Given instruction | Reproduce each line exactly. Skip none.

__________

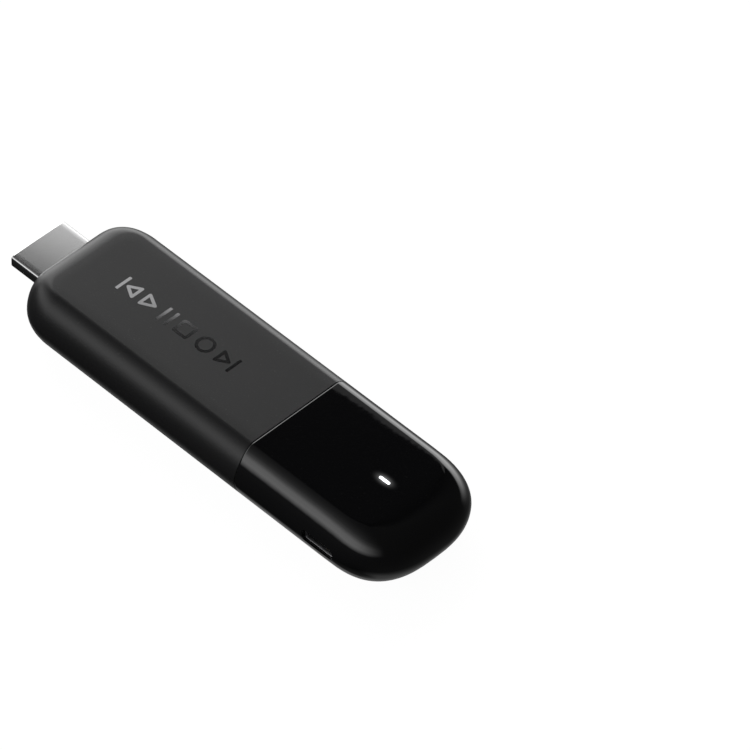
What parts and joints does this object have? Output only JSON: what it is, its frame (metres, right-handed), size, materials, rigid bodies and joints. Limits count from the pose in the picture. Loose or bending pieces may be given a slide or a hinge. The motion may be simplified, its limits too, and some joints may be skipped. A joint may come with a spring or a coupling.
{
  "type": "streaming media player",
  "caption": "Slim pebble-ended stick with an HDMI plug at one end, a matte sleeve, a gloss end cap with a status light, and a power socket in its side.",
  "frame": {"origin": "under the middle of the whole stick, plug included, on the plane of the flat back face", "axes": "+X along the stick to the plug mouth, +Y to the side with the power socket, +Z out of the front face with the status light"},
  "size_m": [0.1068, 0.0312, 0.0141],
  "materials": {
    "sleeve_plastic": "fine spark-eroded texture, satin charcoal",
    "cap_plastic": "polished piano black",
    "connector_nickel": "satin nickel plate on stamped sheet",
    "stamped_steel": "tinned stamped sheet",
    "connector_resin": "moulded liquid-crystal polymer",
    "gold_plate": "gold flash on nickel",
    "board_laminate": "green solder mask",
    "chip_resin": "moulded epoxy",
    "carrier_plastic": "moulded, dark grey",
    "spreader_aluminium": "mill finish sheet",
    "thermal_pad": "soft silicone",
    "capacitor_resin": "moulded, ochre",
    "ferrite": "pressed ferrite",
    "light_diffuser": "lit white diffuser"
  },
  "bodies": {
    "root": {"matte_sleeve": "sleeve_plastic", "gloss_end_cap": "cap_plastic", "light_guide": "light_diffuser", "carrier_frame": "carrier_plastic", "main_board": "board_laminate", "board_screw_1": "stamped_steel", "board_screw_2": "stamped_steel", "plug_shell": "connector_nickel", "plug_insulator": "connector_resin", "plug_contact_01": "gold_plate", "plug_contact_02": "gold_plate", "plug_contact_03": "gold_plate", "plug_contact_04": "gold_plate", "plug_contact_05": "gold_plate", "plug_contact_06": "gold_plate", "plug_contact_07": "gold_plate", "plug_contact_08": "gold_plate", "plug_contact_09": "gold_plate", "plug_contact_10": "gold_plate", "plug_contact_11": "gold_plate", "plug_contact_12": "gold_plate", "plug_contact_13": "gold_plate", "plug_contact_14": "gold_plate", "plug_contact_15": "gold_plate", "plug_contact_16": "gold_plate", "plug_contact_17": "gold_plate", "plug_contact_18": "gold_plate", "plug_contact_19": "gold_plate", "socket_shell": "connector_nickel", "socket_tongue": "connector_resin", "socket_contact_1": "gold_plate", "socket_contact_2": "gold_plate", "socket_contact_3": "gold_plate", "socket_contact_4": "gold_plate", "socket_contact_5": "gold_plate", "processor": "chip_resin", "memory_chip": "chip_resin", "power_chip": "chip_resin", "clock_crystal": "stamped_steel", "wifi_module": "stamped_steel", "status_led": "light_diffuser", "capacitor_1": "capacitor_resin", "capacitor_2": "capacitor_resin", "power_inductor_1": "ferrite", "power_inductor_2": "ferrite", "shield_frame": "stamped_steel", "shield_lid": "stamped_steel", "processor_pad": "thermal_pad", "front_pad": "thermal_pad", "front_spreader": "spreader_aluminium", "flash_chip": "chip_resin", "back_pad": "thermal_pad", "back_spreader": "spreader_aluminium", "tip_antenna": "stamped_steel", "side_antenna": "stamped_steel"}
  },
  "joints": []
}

__________

Answer to this exercise |
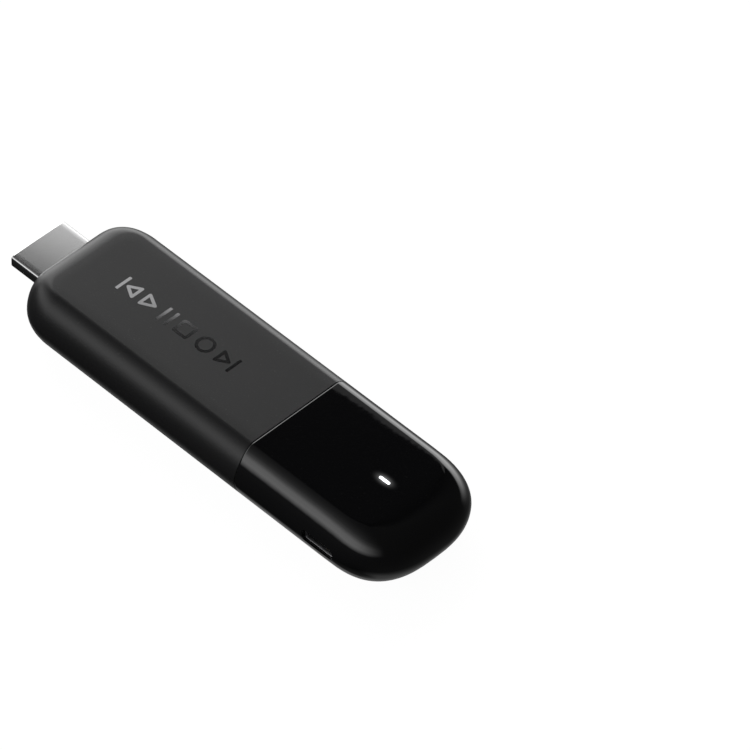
What parts and joints does this object have? Output only JSON: what it is, its frame (metres, right-handed), size, materials, rigid bodies and joints. Limits count from the pose in the picture. Loose or bending pieces may be given a slide or a hinge. The motion may be simplified, its limits too, and some joints may be skipped. A joint may come with a spring or a coupling.
{
  "type": "streaming media player",
  "caption": "Slim pebble-ended stick with an HDMI plug at one end, a matte sleeve, a gloss end cap with a status light, and a power socket in its side.",
  "frame": {"origin": "under the middle of the whole stick, plug included, on the plane of the flat back face", "axes": "+X along the stick to the plug mouth, +Y to the side with the power socket, +Z out of the front face with the status light"},
  "size_m": [0.1068, 0.0312, 0.0141],
  "materials": {
    "sleeve_plastic": "fine spark-eroded texture, satin charcoal",
    "cap_plastic": "polished piano black",
    "connector_nickel": "satin nickel plate on stamped sheet",
    "stamped_steel": "tinned stamped sheet",
    "connector_resin": "moulded liquid-crystal polymer",
    "gold_plate": "gold flash on nickel",
    "board_laminate": "green solder mask",
    "chip_resin": "moulded epoxy",
    "carrier_plastic": "moulded, dark grey",
    "spreader_aluminium": "mill finish sheet",
    "thermal_pad": "soft silicone",
    "capacitor_resin": "moulded, ochre",
    "ferrite": "pressed ferrite",
    "light_diffuser": "lit white diffuser"
  },
  "bodies": {
    "root": {"matte_sleeve": "sleeve_plastic", "gloss_end_cap": "cap_plastic", "light_guide": "light_diffuser", "carrier_frame": "carrier_plastic", "main_board": "board_laminate", "board_screw_1": "stamped_steel", "board_screw_2": "stamped_steel", "plug_shell": "connector_nickel", "plug_insulator": "connector_resin", "plug_contact_01": "gold_plate", "plug_contact_02": "gold_plate", "plug_contact_03": "gold_plate", "plug_contact_04": "gold_plate", "plug_contact_05": "gold_plate", "plug_contact_06": "gold_plate", "plug_contact_07": "gold_plate", "plug_contact_08": "gold_plate", "plug_contact_09": "gold_plate", "plug_contact_10": "gold_plate", "plug_contact_11": "gold_plate", "plug_contact_12": "gold_plate", "plug_contact_13": "gold_plate", "plug_contact_14": "gold_plate", "plug_contact_15": "gold_plate", "plug_contact_16": "gold_plate", "plug_contact_17": "gold_plate", "plug_contact_18": "gold_plate", "plug_contact_19": "gold_plate", "socket_shell": "connector_nickel", "socket_tongue": "connector_resin", "socket_contact_1": "gold_plate", "socket_contact_2": "gold_plate", "socket_contact_3": "gold_plate", "socket_contact_4": "gold_plate", "socket_contact_5": "gold_plate", "processor": "chip_resin", "memory_chip": "chip_resin", "power_chip": "chip_resin", "clock_crystal": "stamped_steel", "wifi_module": "stamped_steel", "status_led": "light_diffuser", "capacitor_1": "capacitor_resin", "capacitor_2": "capacitor_resin", "power_inductor_1": "ferrite", "power_inductor_2": "ferrite", "shield_frame": "stamped_steel", "shield_lid": "stamped_steel", "processor_pad": "thermal_pad", "front_pad": "thermal_pad", "front_spreader": "spreader_aluminium", "flash_chip": "chip_resin", "back_pad": "thermal_pad", "back_spreader": "spreader_aluminium", "tip_antenna": "stamped_steel", "side_antenna": "stamped_steel"}
  },
  "joints": []
}